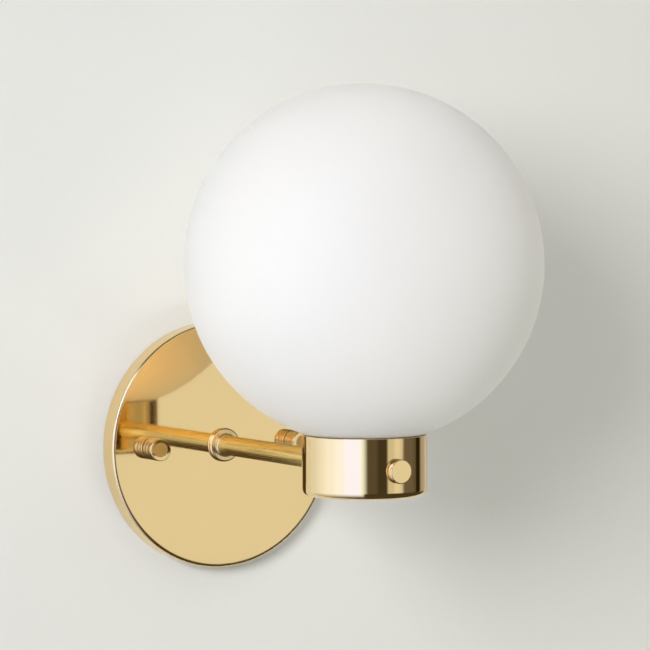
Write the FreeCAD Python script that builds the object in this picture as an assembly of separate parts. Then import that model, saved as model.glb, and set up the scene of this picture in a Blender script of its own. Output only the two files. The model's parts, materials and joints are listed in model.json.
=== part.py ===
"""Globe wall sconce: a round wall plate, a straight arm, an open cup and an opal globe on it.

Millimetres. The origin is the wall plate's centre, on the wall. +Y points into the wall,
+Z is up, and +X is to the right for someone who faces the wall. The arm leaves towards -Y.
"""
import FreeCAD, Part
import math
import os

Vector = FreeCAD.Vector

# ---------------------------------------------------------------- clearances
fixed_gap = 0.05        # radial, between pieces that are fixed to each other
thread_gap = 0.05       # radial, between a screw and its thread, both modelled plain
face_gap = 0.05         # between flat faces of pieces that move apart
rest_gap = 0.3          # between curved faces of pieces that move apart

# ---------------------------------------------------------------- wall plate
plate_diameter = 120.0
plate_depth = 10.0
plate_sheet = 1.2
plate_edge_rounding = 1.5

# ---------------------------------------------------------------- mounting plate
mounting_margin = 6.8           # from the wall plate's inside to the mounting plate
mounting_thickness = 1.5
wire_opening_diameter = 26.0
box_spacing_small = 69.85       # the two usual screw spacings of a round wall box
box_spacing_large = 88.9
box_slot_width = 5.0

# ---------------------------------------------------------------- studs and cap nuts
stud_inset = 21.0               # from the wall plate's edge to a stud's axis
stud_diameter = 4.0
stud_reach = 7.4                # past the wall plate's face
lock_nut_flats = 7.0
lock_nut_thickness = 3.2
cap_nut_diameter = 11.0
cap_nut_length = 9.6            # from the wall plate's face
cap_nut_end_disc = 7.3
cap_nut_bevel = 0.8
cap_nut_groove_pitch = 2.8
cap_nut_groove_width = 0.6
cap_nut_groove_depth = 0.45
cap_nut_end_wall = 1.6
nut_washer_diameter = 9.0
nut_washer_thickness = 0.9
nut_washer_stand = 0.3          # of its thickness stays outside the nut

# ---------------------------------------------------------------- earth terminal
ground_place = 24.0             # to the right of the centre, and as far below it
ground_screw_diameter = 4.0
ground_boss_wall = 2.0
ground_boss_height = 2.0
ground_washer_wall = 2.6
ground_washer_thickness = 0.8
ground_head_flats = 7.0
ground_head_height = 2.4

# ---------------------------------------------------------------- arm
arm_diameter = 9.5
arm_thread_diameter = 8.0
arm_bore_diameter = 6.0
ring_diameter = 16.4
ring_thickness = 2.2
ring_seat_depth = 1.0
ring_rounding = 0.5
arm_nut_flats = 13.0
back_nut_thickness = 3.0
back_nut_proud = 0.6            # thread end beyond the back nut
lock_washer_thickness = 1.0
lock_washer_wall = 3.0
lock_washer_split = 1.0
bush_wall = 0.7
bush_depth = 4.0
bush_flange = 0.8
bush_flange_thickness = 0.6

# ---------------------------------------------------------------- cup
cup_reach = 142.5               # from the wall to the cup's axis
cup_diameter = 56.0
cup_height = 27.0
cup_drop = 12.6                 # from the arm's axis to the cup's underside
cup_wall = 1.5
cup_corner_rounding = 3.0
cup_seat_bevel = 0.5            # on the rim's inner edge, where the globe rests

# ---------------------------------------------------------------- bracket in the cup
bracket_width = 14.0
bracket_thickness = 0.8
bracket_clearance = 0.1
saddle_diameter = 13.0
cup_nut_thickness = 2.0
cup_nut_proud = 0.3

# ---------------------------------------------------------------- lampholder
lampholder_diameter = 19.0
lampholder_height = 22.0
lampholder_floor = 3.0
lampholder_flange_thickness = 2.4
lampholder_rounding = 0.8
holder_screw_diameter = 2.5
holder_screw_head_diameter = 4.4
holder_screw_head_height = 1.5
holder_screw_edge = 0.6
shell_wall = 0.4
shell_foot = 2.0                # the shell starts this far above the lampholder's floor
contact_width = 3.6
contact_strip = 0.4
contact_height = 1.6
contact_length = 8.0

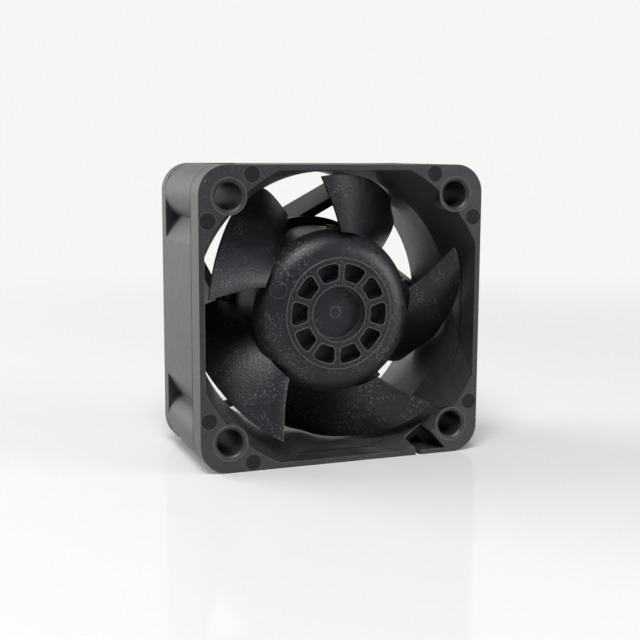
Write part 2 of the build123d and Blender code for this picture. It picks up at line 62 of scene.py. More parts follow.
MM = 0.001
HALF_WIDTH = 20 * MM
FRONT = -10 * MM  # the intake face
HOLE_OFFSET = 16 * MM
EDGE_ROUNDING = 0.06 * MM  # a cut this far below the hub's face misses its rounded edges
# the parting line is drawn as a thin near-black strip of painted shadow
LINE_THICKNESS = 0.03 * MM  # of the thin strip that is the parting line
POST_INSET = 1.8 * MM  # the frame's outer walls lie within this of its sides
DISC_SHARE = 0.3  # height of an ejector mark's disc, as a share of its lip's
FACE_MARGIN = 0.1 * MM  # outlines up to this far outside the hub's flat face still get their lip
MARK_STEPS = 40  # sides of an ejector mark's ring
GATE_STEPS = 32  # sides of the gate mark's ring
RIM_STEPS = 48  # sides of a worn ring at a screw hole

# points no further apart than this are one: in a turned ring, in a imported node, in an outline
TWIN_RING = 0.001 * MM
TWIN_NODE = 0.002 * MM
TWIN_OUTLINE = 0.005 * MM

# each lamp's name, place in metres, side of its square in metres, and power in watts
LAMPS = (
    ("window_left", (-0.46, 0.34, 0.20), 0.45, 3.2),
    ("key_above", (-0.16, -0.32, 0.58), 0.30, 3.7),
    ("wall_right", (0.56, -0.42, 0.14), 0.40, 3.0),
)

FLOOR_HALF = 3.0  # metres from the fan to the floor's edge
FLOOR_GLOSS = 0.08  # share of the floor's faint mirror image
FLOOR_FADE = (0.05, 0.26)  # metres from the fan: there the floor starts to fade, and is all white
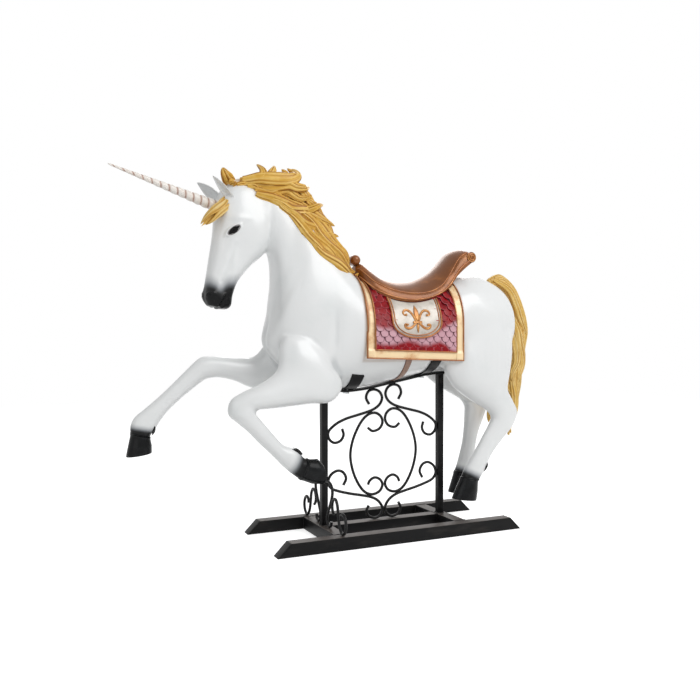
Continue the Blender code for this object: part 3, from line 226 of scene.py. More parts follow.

——

* Your objective
Copy each line of the records containing the string "code".

* Written response
Write part 2 of the build123d and Blender code for this picture. It picks up at line 62 of scene.py. More parts follow.
Continue the Blender code for this object: part 3, from line 226 of scene.py. More parts follow.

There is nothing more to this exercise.